Here is a query to get every character-based column type for all user-defined tables:

mysql> select DISTINCT COLUMN_TYPE from information_schema.columns
    -> WHERE table_schema NOT IN ('mysql','information_schema','performance_schema')
    -> AND (COLUMN_TYPE REGEXP 'text$'
    -> OR COLUMN_TYPE REGEXP '^varchar'
    -> OR COLUMN_TYPE REGEXP '^char');
+--------------+
| COLUMN_TYPE  |
+--------------+
| mediumtext   |
| varchar(512) |
| varchar(20)  |
| longtext     |
| text         |
| varchar(200) |
| varchar(255) |
| varchar(100) |
| tinytext     |
| varchar(25)  |
| varchar(64)  |
| varchar(32)  |
| varchar(60)  |
| varchar(50)  |
| varchar(250) |
| varchar(150) |
| varchar(10)  |
| varchar(45)  |
| char(5)      |
+--------------+
19 rows in set (0.09 sec)

You could join that query to a second query.

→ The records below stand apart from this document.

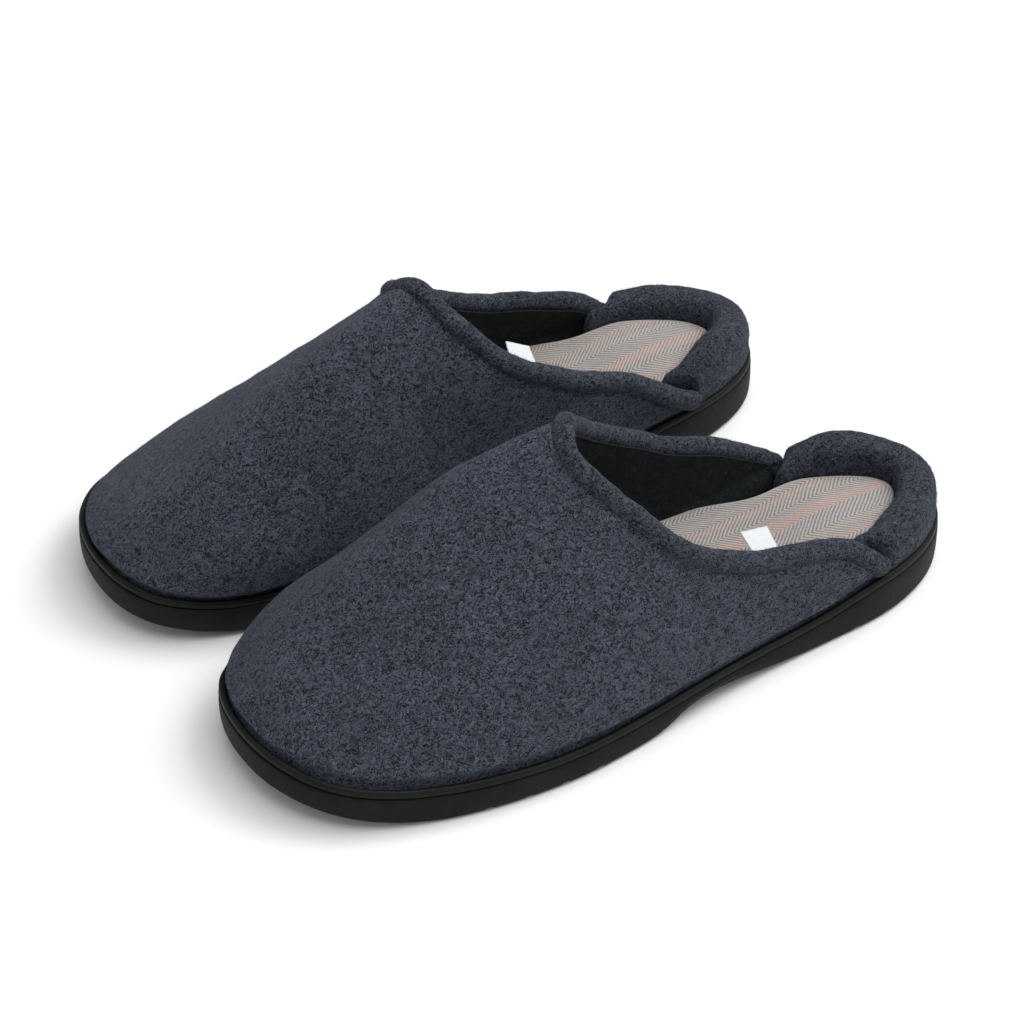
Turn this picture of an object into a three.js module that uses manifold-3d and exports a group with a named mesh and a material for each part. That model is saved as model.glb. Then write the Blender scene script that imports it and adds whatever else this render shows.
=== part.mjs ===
// Pair of men's backless house / spa slippers (felt mules on a rubber sole).
// Units: millimetres, +Z up, toes toward -Y, wearer's left slipper at +X.
// Origin: on the floor, in the middle of the pair.
//
// Each slipper is built in a local frame: x lateral (+) / medial (-),
// y from the toe tip (0) to the back of the heel (290), z up from the floor.
import * as THREE from 'three';
import Module from 'manifold-3d';

// ------------------------------------------------------------------ driving dimensions
const LENGTH = 290;            // outsole length
const PAIR_X = 60.43;          // distance of each slipper's axis from the pair's middle
const PAIR_Y = 2.87;           // the right slipper stands this much ahead of the middle, the left behind
const N_RING = 40;             // points round the sole outline
const RAND_H = 3.25;           // height of the rand band
const RAND_IN = 2.9;           // inner face of the rand, from the sole outline
const FELT_IN = 3.2;           // outer felt surface at its lasted edge, from the sole outline
const FELT_T = 2.2;            // felt thickness
const FOAM_T = 2.2;            // interlining foam thickness
const LINING_T = 0.9;          // lining thickness
const GAP = 0.3;               // clearance kept between neighbouring pieces
const DOME_C = 0.12;           // rounding of the ridge of the upper
const BULGE = 3.5; // how far the felt swells out over the rand
const BIND_R = 3.9;            // radius of the rolled topline binding
const BIND_IN = 1.6;           // binding centre below the outer felt surface
const VAMP_FIRST = 4;          // outline points between which the upper is lasted
const VAMP_LAST = 36;
const ROWS = 8;                 // rows of the upper from the lasted edge to the topline
const PUFF_COLS = [8, 24], PUFF_ROWS = 4;  // part of the upper stiffened by the toe puff
const LABEL_W = 12, LABEL_L = 13, LABEL_T = 0.6;

// sole outline, equally spaced, from the heel round the lateral side
const OUTLINE = [[-0.3, 290.0], [14.3, 285.4], [25.5, 275.0], [33.0, 261.6], [37.6, 246.9], [39.7, 231.6], [40.9, 216.2], [42.5, 200.8], [44.4, 185.5], [46.7, 170.3], [49.4, 155.1], [52.2, 139.9], [54.8, 124.7], [56.7, 109.4], [57.3, 94.0], [56.5, 78.5], [54.5, 63.2], [51.1, 48.2], [46.2, 33.6], [38.8, 20.1], [27.5, 9.6], [13.7, 2.8], [-1.4, 0.1], [-16.8, 0.8], [-31.3, 6.0], [-42.0, 16.9], [-48.2, 31.0], [-51.2, 46.1], [-51.9, 61.5], [-50.9, 76.9], [-48.6, 92.2], [-45.8, 107.3], [-43.1, 122.5], [-40.9, 137.8], [-39.3, 153.2], [-38.3, 168.6], [-37.7, 184.0], [-37.5, 199.4], [-37.4, 214.8], [-37.3, 230.3], [-36.1, 245.6], [-32.2, 260.6], [-25.4, 274.4], [-14.8, 285.4]];
// height of the line between side wall and rand, along the slipper
const GROOVE = [[0, 20.2], [5, 19.0], [10, 17.4], [20, 15.6], [30, 14.1], [40, 12.9], [52, 12.0], [68, 11.1], [92, 10.2], [125, 10.0], [160, 10.0], [200, 10.2], [218, 11.4], [234, 14.2], [246, 15.5], [262, 15.6], [290, 15.2]];
// height of the tread's lower edge: toe spring, forefoot contact, lifted arch, heel contact
const TREAD = [[0, 8.2], [5, 7.4], [10, 6.4], [18, 4.9], [26, 3.3], [34, 1.9], [42, 0.8], [50, 0.15], [56, 0], [130, 0], [136, 0.3], [143, 1.8], [149, 4.2], [155, 5.6], [163, 6.0], [173, 5.0], [183, 3.5], [193, 2.0], [203, 0.8], [210, 0.15], [215, 0], [274, 0], [280, 0.2], [286, 0.9], [290, 1.8]];
// floor of the cup inside the outsole
const CUP = [[0, 12.5], [12, 9.6], [25, 6.9], [40, 4.6], [56, 3.6], [125, 3.6], [138, 5.0], [150, 7.4], [163, 8.2], [178, 7.4], [195, 5.2], [212, 3.9], [270, 3.9], [290, 5.2]];
// crown height of the upper over its lasted edge, along the slipper
const CROWN = [[3.0, 0], [5.6, 6.4], [9, 11.2], [17, 19.6], [28, 30.3], [45, 44.2], [70, 60.5], [100, 78.2], [135, 88.4], [180, 88.7], [245, 52.3]];
// how far the upper leans toward the medial side per mm of rise, along the slipper
const LEAN = [[0, 0], [30, 0.455], [60, 0.315], [100, 0.266], [135, 0.177], [180, 0.132], [205, 0.118], [245, 0.256]];
// cross-section exponents of the upper, along the slipper: pointed at the toe, fuller at the wings
const DOME_N = [[0, 1.0], [60, 1.1], [120, 0.96], [165, 1.13], [245, 1.53]];
const DOME_M = [[0, 1.642], [60, 1.853], [120, 2.049], [165, 3.378], [245, 1.668]];
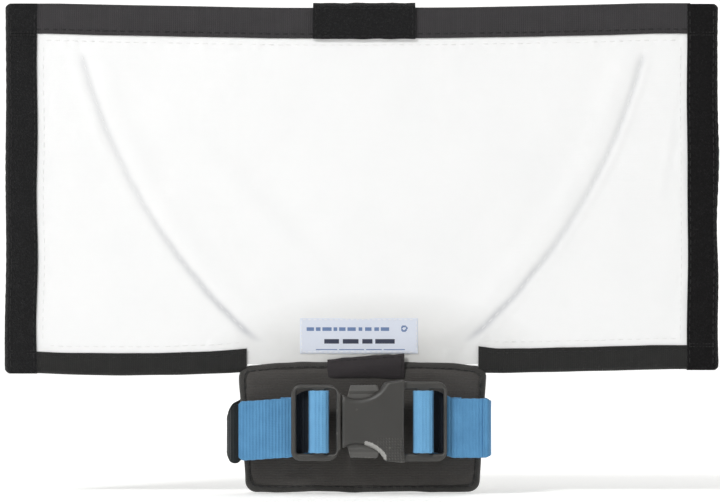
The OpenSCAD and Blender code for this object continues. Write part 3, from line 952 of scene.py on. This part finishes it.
def cuff_pad():
    """The pad: two faces on a grid, joined at the rim, blown up a little as cloth."""
    n1, n2, sc = 61, 33, 0.05
    A, C = meshed(*[np.sin(np.linspace(-1, 1, n) * q) / math.sin(q) for n, q in ((n1, 1.45), (n2, 1.35))])
    cut = 1 - 0.035 * unit(np.abs(A) ** 7 + np.abs(C) ** 7 - 1)
    X = A * (40.5 + (C + 1) * 1.15) * cut
    Z = 0.25 + C * 21.8 * cut - 0.4 * C * A ** 4
    idx = np.arange(n1 * n2).reshape(n1, n2)
    ring = np.concatenate([idx[:, 0], idx[-1, 1:], idx[-2::-1, -1], idx[0, -2:0:-1]])
    tot = n1 * n2
    face = quads(idx)
    back = face[:, ::-1] + tot
    nr = np.roll(ring, -1)
    rim = cols(nr, ring, ring + tot, nr + tot)
    base = np.concatenate([cols(X, y, Z).reshape(-1, 3) for y in (0.35, 4.65)])
    pts = base.copy()
    pinned = ring.tolist() + (ring + tot).tolist()
    pts = cloth(base * sc, face.tolist() + back.tolist() + rim.tolist(), pinned, 20, gravity=0,
                use_pressure=True, uniform_pressure_force=4, tension_stiffness=20,
                compression_stiffness=20, shear_stiffness=10, bending_stiffness=2,
                shrink_min=-0.012) / sc
    move = pts - base
    size = np.linalg.norm(move, axis=1, keepdims=True)
    most = np.where(np.arange(2 * tot) < tot, 1.1, 0.55)[:, None]
    pts = base + np.where(size > most, move / np.maximum(size, 1e-9) * most, move)
    # soft waves
    pts[:, 1] += 0.09 * lumps(pts[:, 0], pts[:, 2], 71, 13) + 0.05 * lumps(pts[:, 0], pts[:, 2], 72, 5)
    uv = pts[:, [0, 2]]
    b = Build()
    b.add(pts, face.tolist(), uv)
    b.f += [tuple(map(int, q)) for q in np.concatenate([back, rim])]
    b.mi += [1] * (len(back) + len(rim))
    o = b.object("cuff_pad", [GRIP, BACK])
    sub = o.modifiers.new("sub", "SUBSURF")
    sub.levels = sub.render_levels = 1
    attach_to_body(o, "cuff")
    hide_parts("grip_pad", "cuff_foam", "cuff_back")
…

The second query would have the name of every table with those column types:

SELECT BB.table_schema,BB.table_name,BB.COLUMN_NAME FROM
(select DISTINCT COLUMN_TYPE from information_schema.columns
WHERE table_schema NOT IN ('mysql','information_schema','performance_schema')
AND (COLUMN_TYPE REGEXP 'text$'
OR COLUMN_TYPE REGEXP '^varchar'
OR COLUMN_TYPE REGEXP '^char')) AA
INNER JOIN
(SELECT table_schema,table_name,COLUMN_NAME,COLUMN_TYPE
FROM information_schema.columns
WHERE table_schema NOT IN
('mysql','information_schema','performance_schema')) BB
USING (COLUMN_TYPE);

Now, message the output to make it write a generic script for you:

SELECT CONCAT('UPDATE ',db,'.',tb,' SET ',fld,
'=REPLACE(',fld,',''oldchar'',''newchar'');')
UpdateCommand
FROM (SELECT db,tb,fld FROM
(
    SELECT table_schema db,table_name tb,COLUMN_NAME fld FROM
    (select DISTINCT COLUMN_TYPE from information_schema.columns
    WHERE table_schema NOT IN ('mysql','information_schema','performance_schema')
    AND (COLUMN_TYPE REGEXP 'text$'
    OR COLUMN_TYPE REGEXP '^varchar'
    OR COLUMN_TYPE REGEXP '^char')) AAA
    INNER JOIN
    (SELECT table_schema,table_name,COLUMN_NAME,COLUMN_TYPE
    FROM information_schema.columns
    WHERE table_schema NOT IN
    ('mysql','information_schema','performance_schema')) BBB
    USING (COLUMN_TYPE)
) AA) A;

Output should look something like this:

+-----------------------------------------------------------------------------------------------+
| UpdateCommand                                                                                 |
+-----------------------------------------------------------------------------------------------+
| UPDATE example.user SET user_name=REPLACE(user_name,'oldchar','newchar');                     |
| UPDATE garbage.rolando SET post_content=REPLACE(post_content,'oldchar','newchar');            |
| UPDATE garbage.rolando SET post_title=REPLACE(post_title,'oldchar','newchar');                |
| UPDATE garbage.rolando SET post_excerpt=REPLACE(post_excerpt,'oldchar','newchar');            |
| UPDATE garbage.rolando SET post_status=REPLACE(post_status,'oldchar','newchar');              |
| UPDATE garbage.rolando SET comment_status=REPLACE(comment_status,'oldchar','newchar');        |
| UPDATE garbage.rolando SET ping_status=REPLACE(ping_status,'oldchar','newchar');              |
| UPDATE garbage.rolando SET post_password=REPLACE(post_password,'oldchar','newchar');          |
| UPDATE garbage.rolando SET post_name=REPLACE(post_name,'oldchar','newchar');                  |

Last step for generic script generation is to output the query to a text file like this:

mysql -u... -p... -A --skip-column-names -e"SELECT CONCAT('UPDATE ',db,'.',tb,' SET ',fld, '=REPLACE(',fld,',''oldchar'',''newchar'');') UpdateCommand FROM (SELECT db,tb,fld FROM (     SELECT table_schema db,table_name tb,COLUMN_NAME fld FROM     (select DISTINCT COLUMN_TYPE from information_schema.columns     WHERE table_schema NOT IN ('mysql','information_schema','performance_schema')     AND (COLUMN_TYPE REGEXP 'text$'     OR COLUMN_TYPE REGEXP '^varchar'     OR COLUMN_TYPE REGEXP '^char')) AAA     INNER JOIN     (SELECT table_schema,table_name,COLUMN_NAME,COLUMN_TYPE     FROM information_schema.columns     WHERE table_schema NOT IN     ('mysql','information_schema','performance_schema')) BBB USING (COLUMN_TYPE) ) AA) A;" > CharUpdateScript.sql

You can customize the generic script from there.